> **Task description**
Begin with the line that contains "hide_parts(name)" and end with the line that contains "return flags", transcribing exactly each line in that stretch and no other.

> **Supplied entries**

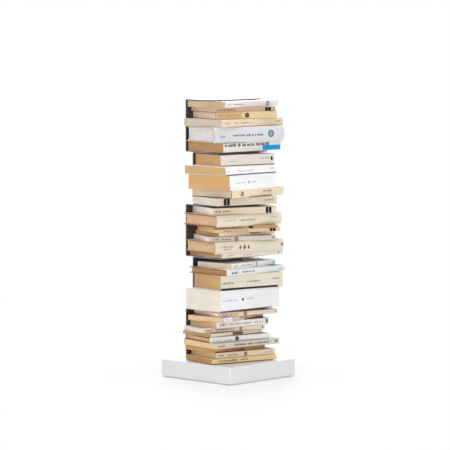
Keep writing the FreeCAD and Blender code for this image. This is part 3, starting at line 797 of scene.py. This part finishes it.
def headband_tree():
    """A stitched roll along a rounded back: a bead whose radius swells at every stitch."""
    tree = Growth("headband", span="Float", rounding="Float", radius="Float", stitches="Int",
                  material="Material")
    given = tree.given
    ends = {0: (0.0, 0.0, 0.0), 1: tree.point(0.0, 0.0, given["span"])}
    line = tree.add("GeometryNodeCurvePrimitiveLine", None, ends)
    points = given["stitches"] * 2 + 1
    core = tree.add("GeometryNodeResampleCurve", None, {"Curve": line, "Count": points})
    z = tree.add("GeometryNodeInputPosition").parts()[2]
    across = z / given["span"] * 2.0 - 1.0
    back = (across * across * across * across - 1.0) * given["rounding"]
    bent = tree.add("GeometryNodeSetPosition", None, {0: core, 3: tree.point(0.0, back, 0.0)})
    number = tree.add("GeometryNodeInputIndex")
    odd = number - (number * 0.5).floor() * 2.0
    swell = given["radius"] * (0.8 + odd * 0.3)
    ring = tree.add("GeometryNodeCurvePrimitiveCircle", None, {"Resolution": 7, "Radius": 1.0})
    inputs = {"Curve": bent, "Profile Curve": ring, "Scale": swell, "Fill Caps": True}
    tree.close(tree.add("GeometryNodeCurveToMesh", None, inputs))
    return tree


# ---------------------------------------------------------------------------------------------
# the books


PLAY = 0.1 * MM  # how far a card cover stands past the leaves
CARD_TO_LEAVES = 0.7 * MM  # from the inside of a card spine to the leaves
CASE_TO_LEAVES = 4.4 * MM  # from the ends of a case's rounded spine to the leaves
LEAF_AIR = 0.04 * MM  # the air between the leaves and both covers
HEADBAND_RADIUS, HEADBAND_SUNK = 1.3 * MM, 0.2 * MM
HEADBAND_BEAD = 1.0 * MM  # the length of one swelling of its roll
ROUNDED_OUT, MOST_ROUNDED = 0.2, 6.0 * MM  # a case's spine: a share of its thickness, and a limit


class Book:
    """A book as the frame has it: its own axes, its sizes and its look. x runs along the spine
    from the head, y in from the spine, and z up."""

    def __init__(self, joint):
        self.name = joint["child"]
        self.number = int(self.name[-2:])
        self.look = LOOKS[self.number - 1]
        self.hard = self.number in HARDBACKS
        outward = Vector(joint["axis"]).normalized()
        along = Vector((-outward.y, outward.x, 0.0))
        inward = -outward
        node = frame["nodes"][self.name]
        places = [(v.co.dot(along), v.co.dot(inward), v.co.z) for v in node.data.vertices]
        low, high = np.min(places, axis=0), np.max(places, axis=0)
        self.length, self.width, self.thickness = (float(s) for s in high - low)
        self.rise = min(ROUNDED_OUT * self.thickness, MOST_ROUNDED) if self.hard else 0.0
        corner = along * float(low[0]) + inward * float(low[1]) + Vector((0, 0, float(low[2])))
        turn = Matrix((along, inward, Vector((0, 0, 1)))).transposed()
        self.matrix = Matrix.Translation(corner) @ turn.to_4x4()

    def leant(self, x, y, z):
        """Where a point lies once the book leans: its upper leaves are slid in at the spine, and
        its lower ones out."""
        slide = self.look.lean * (z / self.thickness - 0.5)
        return x, y + slide * (1 - y / self.width), z


def grown_into(form, mesh, offset, slot):
    """Adds a grown mesh to a form, moved by an offset. Only a headband is smooth."""
    count = len(mesh.vertices)
    points = np.empty(count * 3, np.float32)
    mesh.vertices.foreach_get("co", points)
    points = points.reshape(count, 3) + np.array(offset)
    faces = [tuple(face.vertices) for face in mesh.polygons]
    form.add(points.tolist(), faces, [slot] * len(faces), smooth=slot == SILK)


def finished(book, form, finishes):
    """A book's form as an object whose mesh lies where the book does. Each point keeps its place
    in the book's own axes, from before it leans, in an attribute."""
    name = book.name + "_dressed"
    mesh = bpy.data.meshes.new(name)
    mesh.from_pydata([book.leant(*point) for point in form.points], [], form.faces)
    own = mesh.attributes.new(PLACE, "FLOAT_VECTOR", "POINT")
    own.data.foreach_set("vector", np.array(form.points, np.float32).ravel())
    for finish in finishes:
        mesh.materials.append(finish)
    mesh.polygons.foreach_set("material_index", form.slots)
    mesh.polygons.foreach_set("use_smooth", form.smooth)
    mesh.transform(book.matrix)
    mesh.set_sharp_from_angle(angle=math.radians(32))
    mesh.validate()
    return placed(name, mesh)


def make_book(book, leaf_block, headband):
    form, name = Form(), book.name
    pages = page_edges(name + "_leaves", book)
    finishes = [printed_cover(name + "_print", book), cut_card(name + "_card", book), pages]
    if book.hard:
        form.add(*hardback_case(book))
        skin, square, back = BOARD, SQUARE, book.rise + CASE_TO_LEAVES
    else:
        form.add(*paperback_cover(book))
        skin, square, back = book.look.card, PLAY, book.look.card + CARD_TO_LEAVES
    length, depth = book.length - 2 * square, book.width - square - back
    thick = book.thickness - 2 * skin
    rounding = book.rise * 0.8  # a block's back is a little flatter than its case
    block = leaf_block.grow(length=length, depth=depth, thickness=thick - LEAF_AIR,
                            layers=max(8, round(thick / LAYER)), raggedness=RAGGEDNESS,
                            rounding=rounding, seed=book.number, material=pages)
    middle = [book.length / 2, back + depth / 2, book.thickness / 2]
    grown_into(form, block, middle, LEAVES)
    if book.hard:
        silk = headband_silk(name + "_headband")
        finishes.append(silk)
        for x in (square + HEADBAND_SUNK, book.length - square - HEADBAND_SUNK):
            roll = headband.grow(span=thick, rounding=rounding, radius=HEADBAND_RADIUS,
                                 stitches=round(thick / HEADBAND_BEAD), material=silk)
            grown_into(form, roll, [x, back - HEADBAND_SUNK, skin], SILK)
    piece = finished(book, form, finishes)
    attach(piece, name)
    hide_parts(name)


# ---------------------------------------------------------------------------------------------
# the shelf


SHEET = 2.5 * MM  # the thickness of the modules' sheet


def cut_edges(mesh):
    """1 for each face that is as narrow as the modules' sheet is thick, which makes it a cut edge,
    and 0 for the others. A cut edge takes the paler edge finish: partly worn coat, partly painted
    highlight."""
    flags = []
    for face in mesh.polygons:
        corners = [mesh.vertices[i].co for i in face.vertices]
        outline = sum((a - b).length for a, b in zip(corners, corners[1:] + corners[:1]))
        width = 2 * face.area / outline  # nearly, for a long narrow face
        flags.append(int(abs(width - SHEET) < 0.2 * MM))
    return flags


def folded_sheet(node_name, coat, edge, bevel):
    """A copy of a folded sheet with its faces merged and its edges rounded by hand wear. Its cut and
    rounded edges take a paler finish: partly worn coat, partly painted highlight.
    """
    node = frame["nodes"][node_name]
    mesh = node.data.copy()
    mesh.name = node_name + "_dressed"
    work = bmesh.new()
    work.from_mesh(mesh)
    bmesh.ops.remove_doubles(work, verts=work.verts, dist=0.01 * MM)
    bmesh.ops.dissolve_limit(work, angle_limit=math.radians(0.6), verts=work.verts,
                             edges=work.edges)
    bmesh.ops.recalc_face_normals(work, faces=work.faces)
    work.to_mesh(mesh)
    work.free()
    mesh.materials.clear()
    mesh.materials.append(coat)
    mesh.materials.append(edge)
    mesh.polygons.foreach_set("material_index", cut_edges(mesh))
    mesh.polygons.foreach_set("use_smooth", [True] * len(mesh.polygons))
    mesh.set_sharp_from_angle(angle=math.radians(35))
    piece = placed(node_name + "_dressed", mesh)
    rounding = piece.modifiers.new("rounded_edges", "BEVEL")
    rounding.width = bevel
    rounding.segments = 2
    rounding.limit_method = "ANGLE"
    rounding.angle_limit = math.radians(50)
    rounding.material = 1  # the edge finish: worn coat and painted highlight
    rounding.harden_normals = True
    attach(piece, "shelf")
    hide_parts(node_name)


def dress(node_name, material):
    """Gives a node of the frame its material, and leaves its shape."""
    for slot in frame["nodes"][node_name].material_slots:
        slot.material = material


def make_shelf():
    black = powder_coat("black_powder_coat_finish", (47, 46, 46), 0.34, 0.3, gloss_coat=0.35)
    # The edge finishes are paler than their coats: partly worn coat, partly painted highlight where
    # the edges catch the light.
    black_highlit_edge = worn_and_highlit_edge("black_worn_edge", (105, 104, 102), (143, 141, 138), 0.4)
    white = powder_coat("white_powder_coat_finish", (222, 222, 222), 0.45, 0.03, (211, 210, 207))
    white_highlit_edge = worn_and_highlit_edge("white_worn_edge", (229, 229, 228), (236, 236, 235), 0.45)
    for number in range(1, 6):
        folded_sheet("shelf_module_%d" % number, black, black_highlit_edge, 0.35 * MM)
    folded_sheet("base_cover", white, white_highlit_edge, 1.1 * MM)
    screw_black = plated_steel("blackened_steel_finish", (58, 58, 60), 0.42)
    dress("base_plate", plated_steel("zinc_plate_finish", (178, 182, 184), 0.38))
    dress("base_plate_screws", screw_black)
    dress("column_bolts", screw_black)
    for number in range(1, 5):
        dress("module_screws_%d" % number, screw_black)
    dress("ballast_block", cast_iron("cast_iron_finish"))
    dress("glides", glide_rubber("glide_rubber_finish"))


# ---------------------------------------------------------------------------------------------
# floor, light and camera


FLOOR_REACH = 1.9
SHADOW_REACH = 0.24  # how far out from the middle the floor keeps its shadow in full
FADE = 1.7  # how fast it fades to plain white from there, per metre
LEAST_WHITE = 0.3  # how white the floor is by itself where it keeps its shadow

SKY = 0.42  # how strongly the plain white surroundings light the shelf
AIM = Vector((0.0, 0.0, 0.35))  # what the lamps point at
LAMPS = [  # name, place, width of its square and watts
    ("softbox_above", (0.0, 0.0, 3.4), 3.0, 70.0),
    ("softbox_front", (-2.5, -2.4, 0.8), 1.8, 62.0),
    ("softbox_behind", (2.4, 2.6, 1.7), 2.2, 44.0),
]

CAMERA_TURN = math.radians(-46.5)  # the camera's own x axis on the floor
CAMERA_PITCH = math.atan2(237.0, 2810.0)  # how far it looks down
CAMERA_DISTANCE, CAMERA_SHIFT, CAMERA_HEIGHT = 7.512, -0.00913, 1.043
CAMERA_LENS, CAMERA_SENSOR = 224.8, 36.0


def seen_directly(tree):
    """1 for what the camera sees itself, in a mirror or through glass."""
    path = tree.add("ShaderNodeLightPath", out="Is Camera Ray")
    outputs = path.socket.node.outputs
    glossy = Wire(tree, outputs["Is Glossy Ray"])
    clear = Wire(tree, outputs["Is Transmission Ray"])
    return path.most(glossy).most(clear)


def pale_surface():
    """A matt floor that looks white from any camera and still takes the shelf's shadow."""
    paint = Finish("studio_floor")
    matt = paint.noise(paint.object_place(), 40.0, 2.0)
    paint.done(paint.shade((0.9, 0.9, 0.9), matt.sway(0.02) + 1.0), 0.9)
    glow = paint.add("ShaderNodeEmission", None, {"Color": (1.0, 1.0, 1.0), "Strength": 1.0})
    out_from_middle = paint.object_place().length()
    share = out_from_middle.over(SHADOW_REACH, FADE) * (1 - LEAST_WHITE) + LEAST_WHITE
    seen = seen_directly(paint) * share
    base = Wire(paint, paint.shader.outputs[0])
    both = paint.add("ShaderNodeMixShader", None, {0: seen, 1: base, 2: glow})
    paint.put(paint.tree.nodes["Material Output"].inputs["Surface"], both)
    return paint.material


def make_floor():
    mesh = bpy.data.meshes.new("studio_floor")
    reach = FLOOR_REACH
    corners = [(-reach, -reach, 0), (reach, -reach, 0), (reach, reach, 0), (-reach, reach, 0)]
    mesh.from_pydata(corners, [], [(0, 1, 2, 3)])
    mesh.materials.append(pale_surface())
    floor = placed("studio_floor", mesh)


def make_light():
    world = bpy.data.worlds.new("studio")
    bpy.context.scene.world = world
    world.use_nodes = True
    sky = Tree(world.node_tree)
    back = world.node_tree.nodes["Background"]
    sky.put(back.inputs["Color"], (1.0, 1.0, 1.0))
    sky.put(back.inputs["Strength"], seen_directly(sky) * (1.0 - SKY) + SKY)
    for name, place, size, watts in LAMPS:
        lamp = bpy.data.lights.new(name, "AREA")
        lamp.shape = "SQUARE"
        lamp.size = size
        lamp.energy = watts
        place = Vector(place)
        turn = (AIM - place).to_track_quat("-Z", "Y").to_matrix().to_4x4()
        placed(name, lamp).matrix_world = Matrix.Translation(place) @ turn


def make_camera():
    right = Vector((math.cos(CAMERA_TURN), math.sin(CAMERA_TURN), 0.0))
    level = Vector((-right.y, right.x, 0.0))
    forward = level * math.cos(CAMERA_PITCH) - Vector((0, 0, math.sin(CAMERA_PITCH)))
    up = right.cross(forward)
    lens = bpy.data.cameras.new("camera")
    lens.lens = CAMERA_LENS
    lens.sensor_width = CAMERA_SENSOR
    lens.clip_end = 100.0
    camera = placed("camera", lens)
    place = right * CAMERA_SHIFT - level * CAMERA_DISTANCE + Vector((0, 0, CAMERA_HEIGHT))
    turn = Matrix((right, up, -forward)).transposed().to_4x4()
    camera.matrix_world = Matrix.Translation(place) @ turn
    bpy.context.scene.camera = camera


bpy.context.scene.view_settings.view_transform = "Standard"
make_camera()
make_light()
make_floor()
make_shelf()
leaf_block, headband = leaf_block_tree(), headband_tree()
for joint in frame["joints"]:
    make_book(Book(joint), leaf_block, headband)
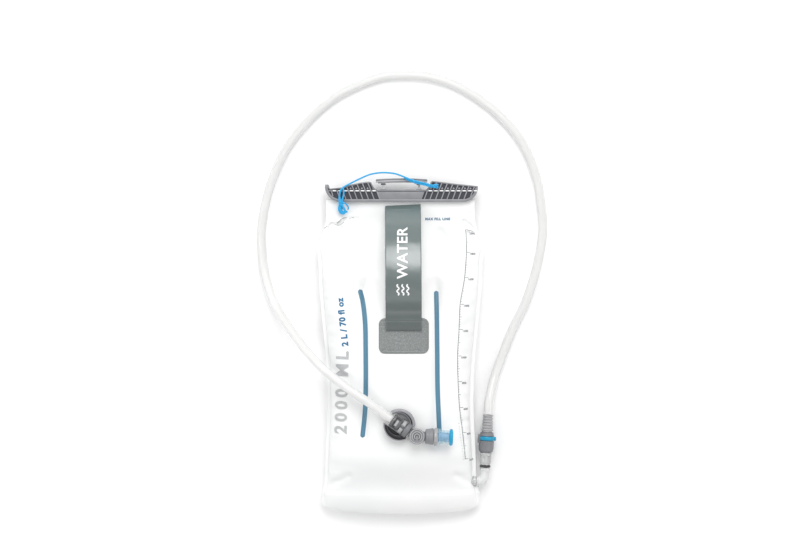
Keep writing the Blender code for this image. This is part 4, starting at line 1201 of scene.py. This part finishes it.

> **Finished task**
    hide_parts(name)


# ---------------------------------------------------------------------------------------------
# the shelf


SHEET = 2.5 * MM  # the thickness of the modules' sheet


def cut_edges(mesh):
    """1 for each face that is as narrow as the modules' sheet is thick, which makes it a cut edge,
    and 0 for the others. A cut edge takes the paler edge finish: partly worn coat, partly painted
    highlight."""
    flags = []
    for face in mesh.polygons:
        corners = [mesh.vertices[i].co for i in face.vertices]
        outline = sum((a - b).length for a, b in zip(corners, corners[1:] + corners[:1]))
        width = 2 * face.area / outline  # nearly, for a long narrow face
        flags.append(int(abs(width - SHEET) < 0.2 * MM))
    return flags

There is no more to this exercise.